By March of 1770, many Americans no longer wanted British soldiers in the colonies. On March 5th, violence turned deadly.
As a taunting mob threw hard-packed snowballs at British soldiers on duty near the customs house, soldiersfired their muskets into the crowd. (Two of the actual bullets fired that day have been preserved by the Massachusetts Historical Society.)
Crispus Attucks, an African-American, was the first to fall dead. (Follow this link to view the top-middle picture.) Four others died and six people were injured. The captain of the soldiers, Thomas Preston, was arrested for murder as were eight of his men.
In an interesting twist of history, John Adams - an early proponent of American independence and the second President of the United States - successfully defended Preston and six men. Two others, found guilty of manslaughter, were branded (the link depicts branding examples) before they were released.
Parliament - in another concession to the colonies - ended the Townshend tax for everything except a tax on tea. Failure by the British government to abolish the tea tax led to another famous event: the Boston Tea Party.
On the 16th of December, 1773, colonials disguised as Mohawks boarded English ships in Boston Harbor and dumped all 342 containers of tea into the harbor. That act of defiance remains an important event for Americans.
Retaliating against ongoing colonial disturbances, Parliament passed a series of coercive Acts in 1774 (called "Intolerable Acts" by the Americans). One of those Coercive Laws (the Boston Port Act) effectively ended all commercial shipping in Boston until Massachusetts paid the tax (on the ruined tea) and reimbursed the East India Company (the tea's owner). The colonials, however, had no intention of either paying the taxes or reimbursing the company.
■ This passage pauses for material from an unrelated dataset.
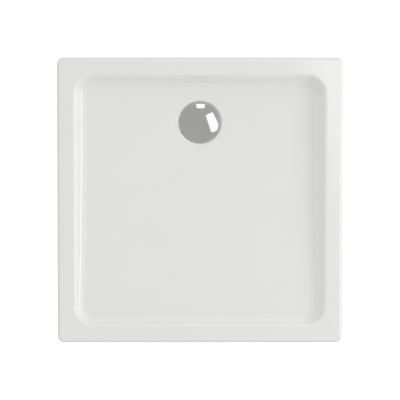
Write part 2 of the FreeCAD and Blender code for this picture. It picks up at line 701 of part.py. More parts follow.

Another law (the Massachusetts Government Act) made town meetings illegal and revoked the colony's charter. British officials (under the Administration of Justice Act) who were accused of committing crimes were no longer subject to the jurisdiction of Massachusetts courts but could be returned to England to stand trial. Perhaps most infuriating, all colonists were ordered (under the Quartering Act) to provide housing for British soldiers.
Britain's goal was to temper the actions of independent-thinking Massachusetts colonists. However, Parliament's harsh laws had the opposite effect. Not only did the laws fail to intimidate people in Massachusetts, they helped to rally other colonists who also voiced objections to British rule.
Leaders in Virginia, for example, proposed that the colonies should collectively discuss their objections to His Majesty's government. That proposal ultimately led to the First Continental Congress which met in September of 1774.
The situation in Boston worsened when a British General - Thomas Gage - took over as Royal Governor of Massachusetts. With four regiments of British troops moving into Boston, rebellion was close at hand.